The permanent representative of Ecuador, Maria Isabel Salvador, proposed the holding of the meeting to consider "threats by the United Kingdom of Great Britain and Northern Ireland against the State of Ecuador and its diplomatic premises in that country,” after the South American country granted diplomatic asylum to Australian citizen Julian Assange, who has been in the embassy of Ecuador in London since June 19, 2012.
Ambassador Salvador said her country received a written communication from the United Kingdom warning the government of Quito it "should be aware that there is a legal basis in the United Kingdom, the Diplomatic and Consular Premises Act of 1987, which would allow us to take action to arrest Mr. Assange in the existing facilities of the embassy."

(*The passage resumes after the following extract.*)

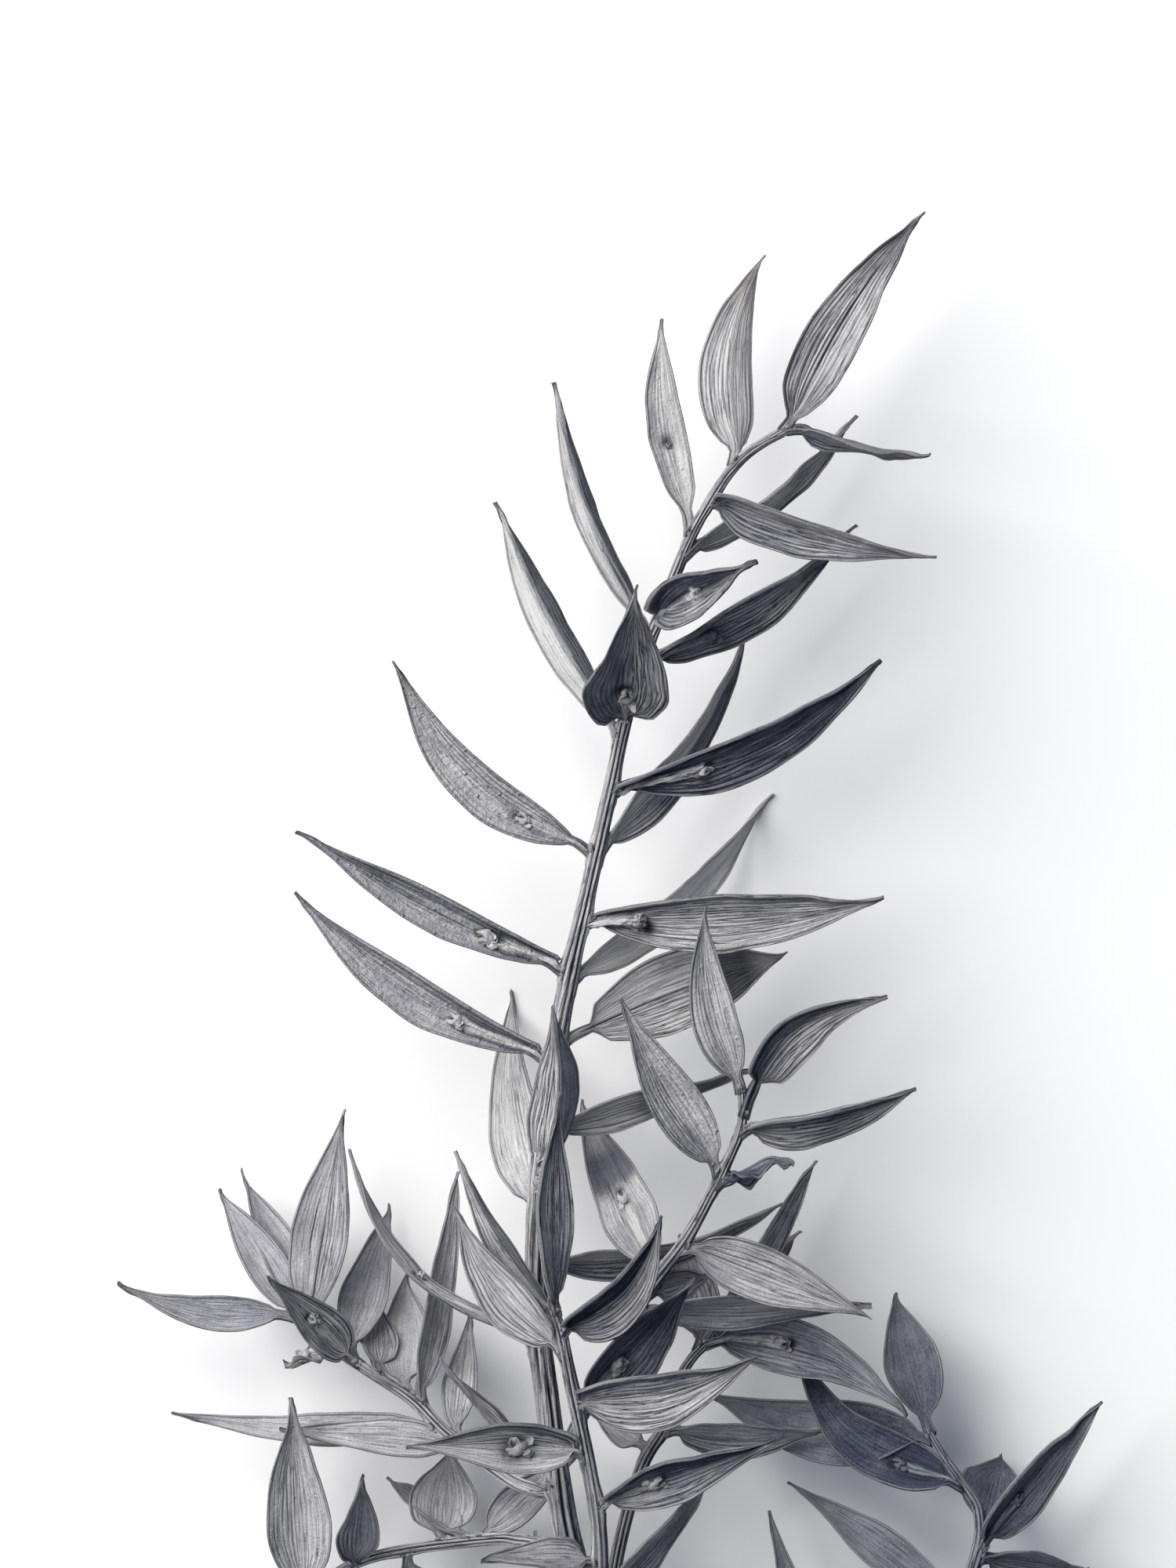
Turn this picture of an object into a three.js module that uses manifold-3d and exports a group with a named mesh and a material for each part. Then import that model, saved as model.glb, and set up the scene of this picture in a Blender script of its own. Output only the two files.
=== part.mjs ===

Ambassador Salvador said "the government of Ecuador is obliged to reject and denounce the threats made explicitly by the British government, which become even more important today, due to the decision of my country to grant diplomatic asylum to Mr. Julian Assange.”
“The written threats that the British government made to my country are inadmissible both from a political and legal standpoint, as they constitute a hostile, unfriendly act by a state with which Ecuador has had traditional relations of friendship and cooperation,” she said.
During the meeting, member states' representatives from Ecuador, Argentina, Bolivia, Uruguay, Paraguay, Nicaragua, Venezuela, Guyana, Peru, Brazil, Chile, the United States, Colombia, Costa Rica, Mexico, Canada and Jamaica participated, as well as representatives of the United Kingdom and Sweden in their capacity as Permanent Observers.